AVAILABLE DATA —
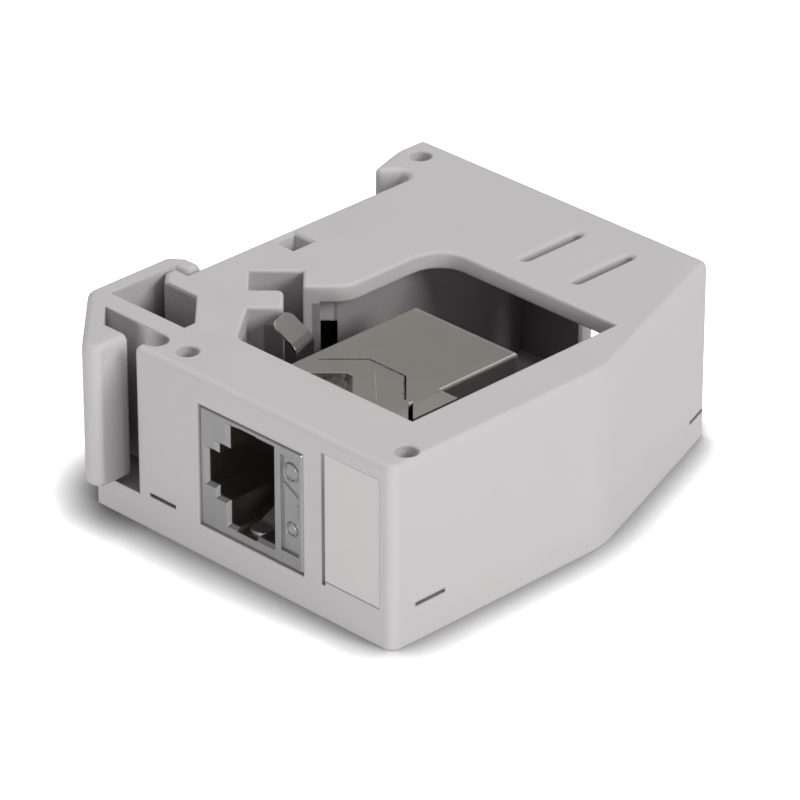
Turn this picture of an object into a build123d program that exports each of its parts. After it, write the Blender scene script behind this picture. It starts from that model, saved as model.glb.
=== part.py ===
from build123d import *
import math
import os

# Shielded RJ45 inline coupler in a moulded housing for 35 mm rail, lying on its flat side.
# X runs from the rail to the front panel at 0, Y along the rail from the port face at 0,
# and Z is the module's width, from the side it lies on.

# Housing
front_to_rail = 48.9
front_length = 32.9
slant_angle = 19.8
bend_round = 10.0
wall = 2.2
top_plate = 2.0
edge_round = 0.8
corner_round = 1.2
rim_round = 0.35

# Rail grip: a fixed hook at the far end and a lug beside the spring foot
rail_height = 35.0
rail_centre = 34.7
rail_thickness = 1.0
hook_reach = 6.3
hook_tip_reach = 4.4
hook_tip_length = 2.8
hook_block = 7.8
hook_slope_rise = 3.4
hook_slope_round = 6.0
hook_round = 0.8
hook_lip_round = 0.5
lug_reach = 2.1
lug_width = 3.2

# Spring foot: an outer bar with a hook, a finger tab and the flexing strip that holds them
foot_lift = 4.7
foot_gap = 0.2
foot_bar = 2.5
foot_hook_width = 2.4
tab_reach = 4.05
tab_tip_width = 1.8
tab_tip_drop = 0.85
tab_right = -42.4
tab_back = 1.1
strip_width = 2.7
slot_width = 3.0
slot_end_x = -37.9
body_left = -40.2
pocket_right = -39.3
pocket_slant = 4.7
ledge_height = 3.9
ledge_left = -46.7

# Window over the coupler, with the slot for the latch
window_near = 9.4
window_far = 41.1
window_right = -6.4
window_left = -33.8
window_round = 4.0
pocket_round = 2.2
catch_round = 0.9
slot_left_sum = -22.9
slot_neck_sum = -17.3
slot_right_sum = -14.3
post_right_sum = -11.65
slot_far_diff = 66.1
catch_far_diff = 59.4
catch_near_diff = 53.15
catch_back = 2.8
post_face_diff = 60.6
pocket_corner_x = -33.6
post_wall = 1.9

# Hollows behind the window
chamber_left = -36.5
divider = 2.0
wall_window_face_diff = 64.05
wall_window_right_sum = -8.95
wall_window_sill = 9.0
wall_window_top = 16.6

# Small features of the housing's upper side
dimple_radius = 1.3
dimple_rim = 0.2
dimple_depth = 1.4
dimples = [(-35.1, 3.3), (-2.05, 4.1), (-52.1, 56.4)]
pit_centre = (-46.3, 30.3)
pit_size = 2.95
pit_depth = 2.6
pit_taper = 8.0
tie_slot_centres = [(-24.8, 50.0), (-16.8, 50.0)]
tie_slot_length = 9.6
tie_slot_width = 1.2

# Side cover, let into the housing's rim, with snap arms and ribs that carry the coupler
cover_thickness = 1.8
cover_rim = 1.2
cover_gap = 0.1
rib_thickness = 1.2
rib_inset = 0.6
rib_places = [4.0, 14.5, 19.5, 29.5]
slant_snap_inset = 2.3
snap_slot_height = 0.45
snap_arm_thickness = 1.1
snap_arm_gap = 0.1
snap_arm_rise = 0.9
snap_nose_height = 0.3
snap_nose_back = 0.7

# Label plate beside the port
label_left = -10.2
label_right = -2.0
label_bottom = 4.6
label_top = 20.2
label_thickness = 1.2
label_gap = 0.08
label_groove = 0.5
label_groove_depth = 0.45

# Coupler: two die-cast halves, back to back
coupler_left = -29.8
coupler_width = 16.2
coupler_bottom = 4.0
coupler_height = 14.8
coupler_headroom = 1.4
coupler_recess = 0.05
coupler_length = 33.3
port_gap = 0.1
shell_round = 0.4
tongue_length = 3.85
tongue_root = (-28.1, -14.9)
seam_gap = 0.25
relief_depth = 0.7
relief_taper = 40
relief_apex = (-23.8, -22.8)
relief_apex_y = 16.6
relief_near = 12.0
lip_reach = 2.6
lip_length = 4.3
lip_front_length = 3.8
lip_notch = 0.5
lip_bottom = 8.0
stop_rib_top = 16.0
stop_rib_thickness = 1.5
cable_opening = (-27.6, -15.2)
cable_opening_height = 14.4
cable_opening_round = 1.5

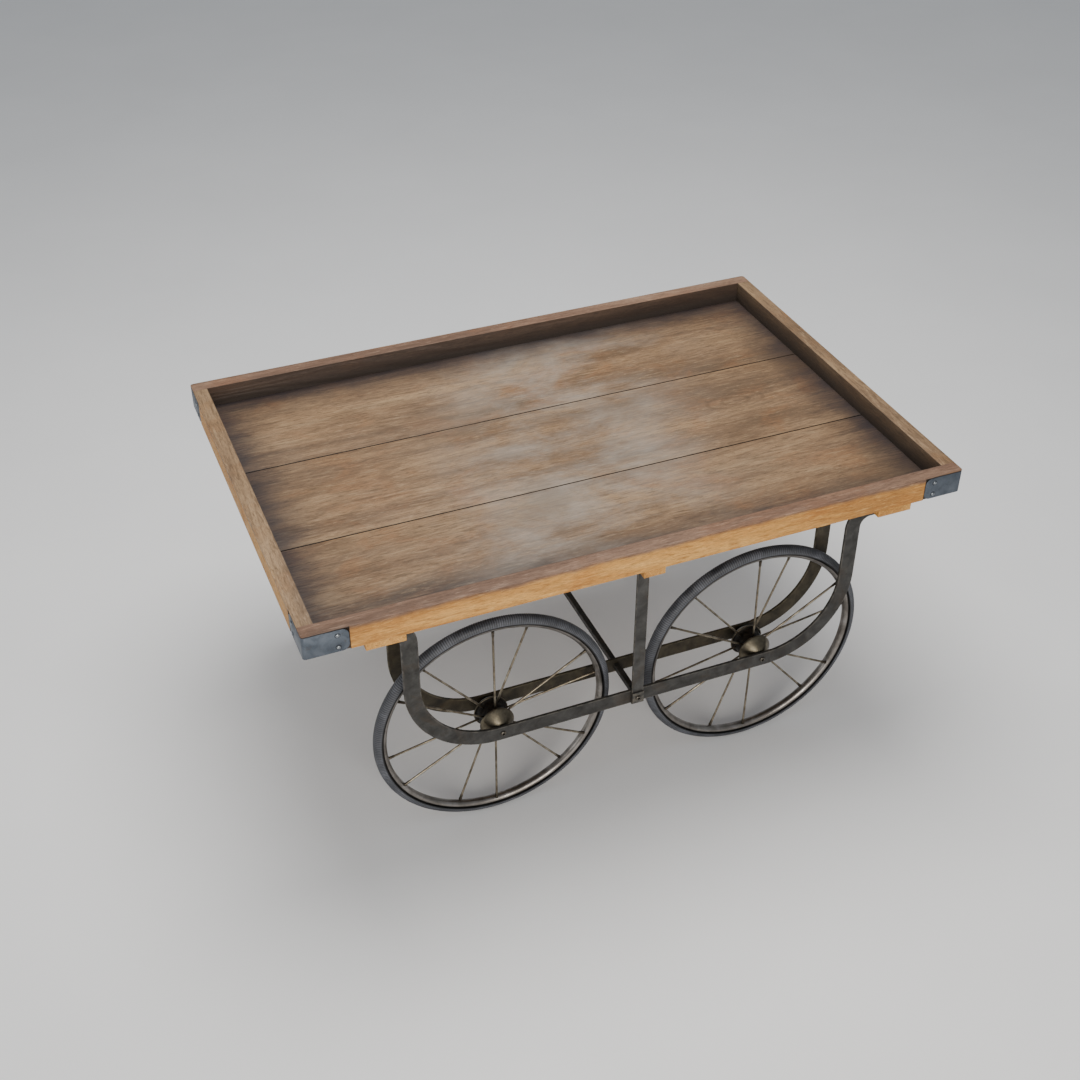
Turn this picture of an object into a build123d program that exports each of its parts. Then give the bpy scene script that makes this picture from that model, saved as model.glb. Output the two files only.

YOUR OBJECTIVE —
Quote the listing above from its first line to the line with "ledge_left = -46.7", inclusive, and add nothing.

FINAL RESULT —
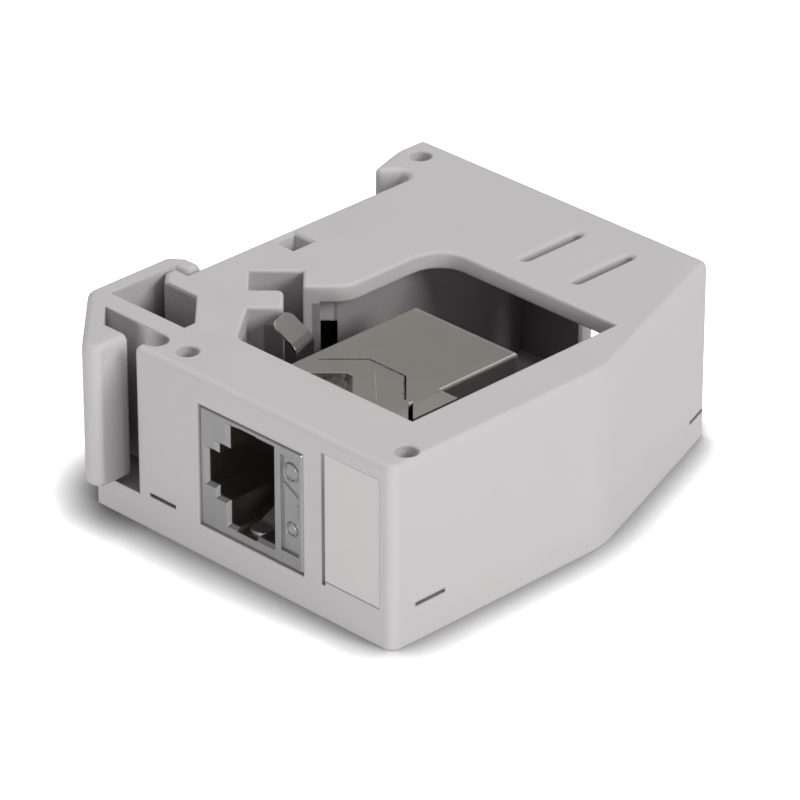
Turn this picture of an object into a build123d program that exports each of its parts. After it, write the Blender scene script behind this picture. It starts from that model, saved as model.glb.
=== part.py ===
from build123d import *
import math
import os

# Shielded RJ45 inline coupler in a moulded housing for 35 mm rail, lying on its flat side.
# X runs from the rail to the front panel at 0, Y along the rail from the port face at 0,
# and Z is the module's width, from the side it lies on.

# Housing
front_to_rail = 48.9
front_length = 32.9
slant_angle = 19.8
bend_round = 10.0
wall = 2.2
top_plate = 2.0
edge_round = 0.8
corner_round = 1.2
rim_round = 0.35

# Rail grip: a fixed hook at the far end and a lug beside the spring foot
rail_height = 35.0
rail_centre = 34.7
rail_thickness = 1.0
hook_reach = 6.3
hook_tip_reach = 4.4
hook_tip_length = 2.8
hook_block = 7.8
hook_slope_rise = 3.4
hook_slope_round = 6.0
hook_round = 0.8
hook_lip_round = 0.5
lug_reach = 2.1
lug_width = 3.2

# Spring foot: an outer bar with a hook, a finger tab and the flexing strip that holds them
foot_lift = 4.7
foot_gap = 0.2
foot_bar = 2.5
foot_hook_width = 2.4
tab_reach = 4.05
tab_tip_width = 1.8
tab_tip_drop = 0.85
tab_right = -42.4
tab_back = 1.1
strip_width = 2.7
slot_width = 3.0
slot_end_x = -37.9
body_left = -40.2
pocket_right = -39.3
pocket_slant = 4.7
ledge_height = 3.9
ledge_left = -46.7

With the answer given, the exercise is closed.